* **What to do**
State how many lines in the records hold the word "joints", giving the number and no other text.

* **Extracted material**
>> Begin
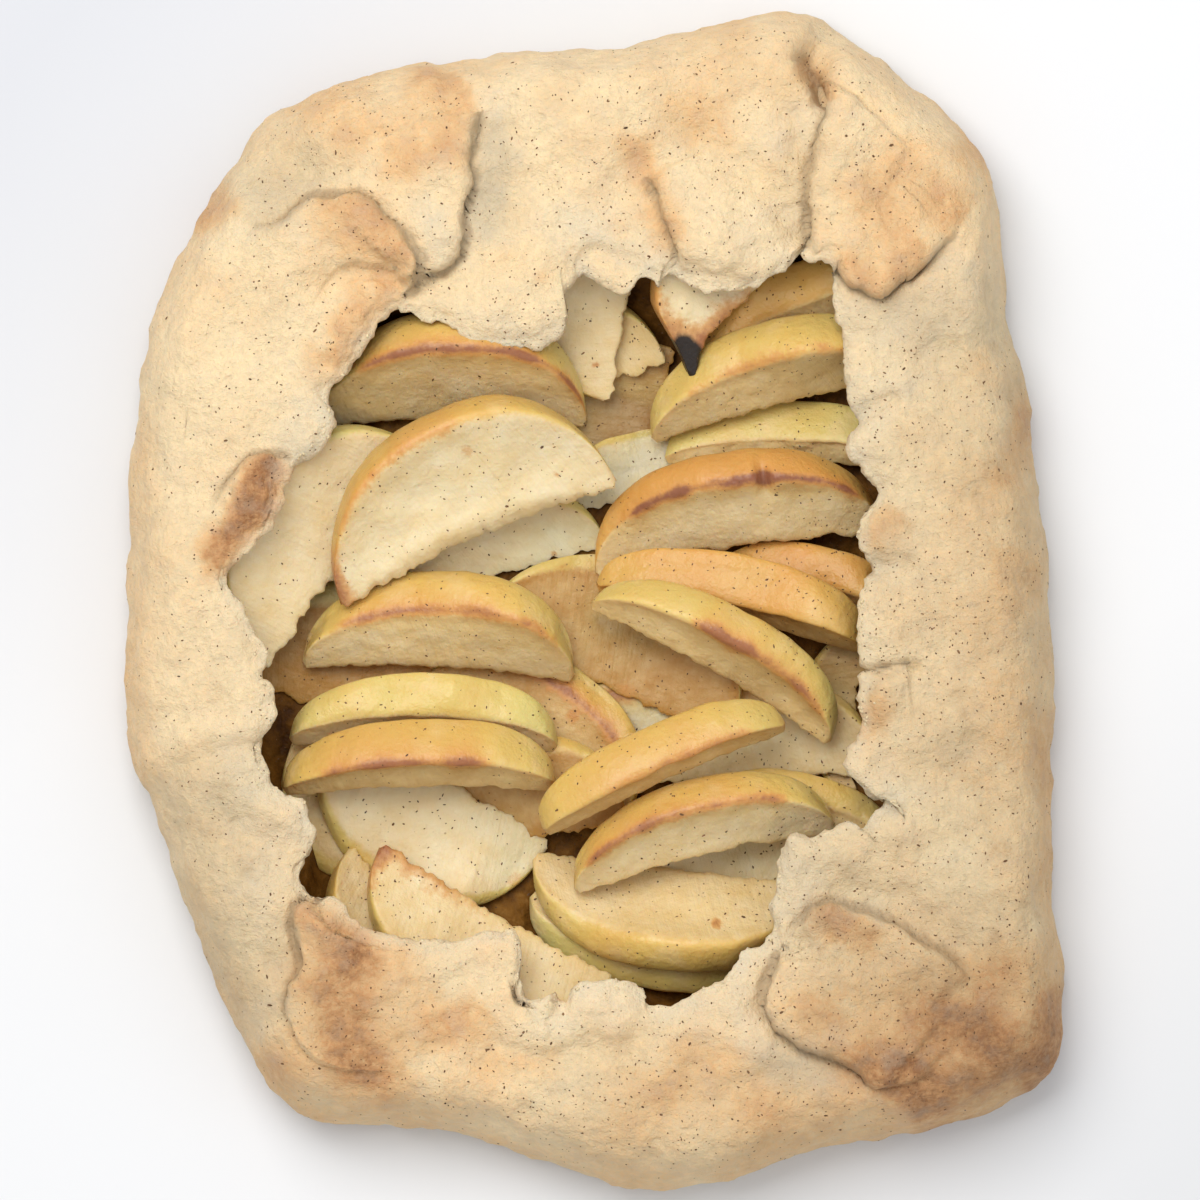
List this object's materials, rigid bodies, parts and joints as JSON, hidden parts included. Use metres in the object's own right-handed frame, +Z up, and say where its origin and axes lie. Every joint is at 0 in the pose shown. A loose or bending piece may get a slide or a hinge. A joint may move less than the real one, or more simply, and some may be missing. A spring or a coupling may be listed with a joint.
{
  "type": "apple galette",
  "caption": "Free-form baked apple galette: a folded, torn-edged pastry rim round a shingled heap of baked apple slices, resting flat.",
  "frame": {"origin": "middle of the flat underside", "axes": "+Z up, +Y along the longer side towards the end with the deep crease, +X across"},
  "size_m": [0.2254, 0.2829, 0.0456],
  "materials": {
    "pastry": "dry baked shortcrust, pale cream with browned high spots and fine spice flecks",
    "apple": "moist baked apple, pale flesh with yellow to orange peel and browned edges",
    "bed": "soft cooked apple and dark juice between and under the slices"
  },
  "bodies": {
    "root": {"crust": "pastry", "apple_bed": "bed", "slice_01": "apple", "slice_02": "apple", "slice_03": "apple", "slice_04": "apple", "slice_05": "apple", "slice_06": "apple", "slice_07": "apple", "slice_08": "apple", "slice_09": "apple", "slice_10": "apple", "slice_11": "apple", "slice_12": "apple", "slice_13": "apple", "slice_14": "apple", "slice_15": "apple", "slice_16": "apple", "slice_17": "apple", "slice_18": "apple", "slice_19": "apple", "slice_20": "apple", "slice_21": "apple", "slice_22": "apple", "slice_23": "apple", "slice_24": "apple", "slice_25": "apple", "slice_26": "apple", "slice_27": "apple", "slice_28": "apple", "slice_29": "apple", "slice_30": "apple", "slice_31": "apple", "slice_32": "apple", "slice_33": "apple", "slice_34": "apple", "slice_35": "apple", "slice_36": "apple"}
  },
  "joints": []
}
>> End
>> Begin
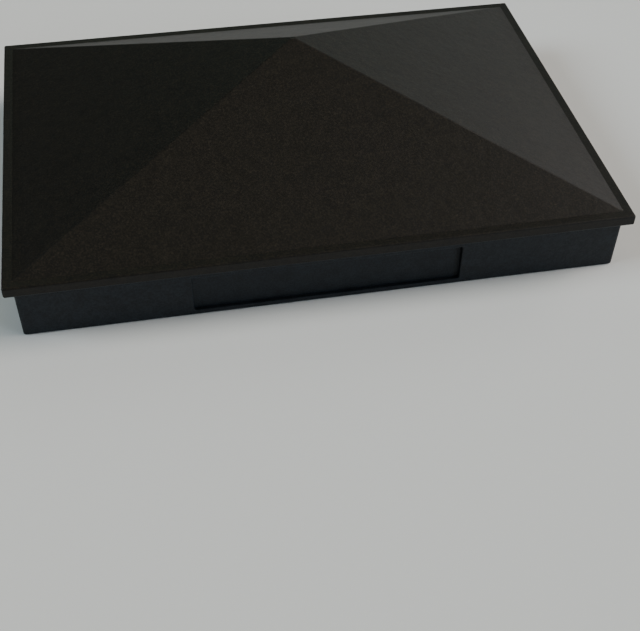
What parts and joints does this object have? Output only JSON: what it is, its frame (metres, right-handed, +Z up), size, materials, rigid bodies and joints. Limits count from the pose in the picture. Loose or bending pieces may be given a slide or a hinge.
>> End
* **Correct response**
3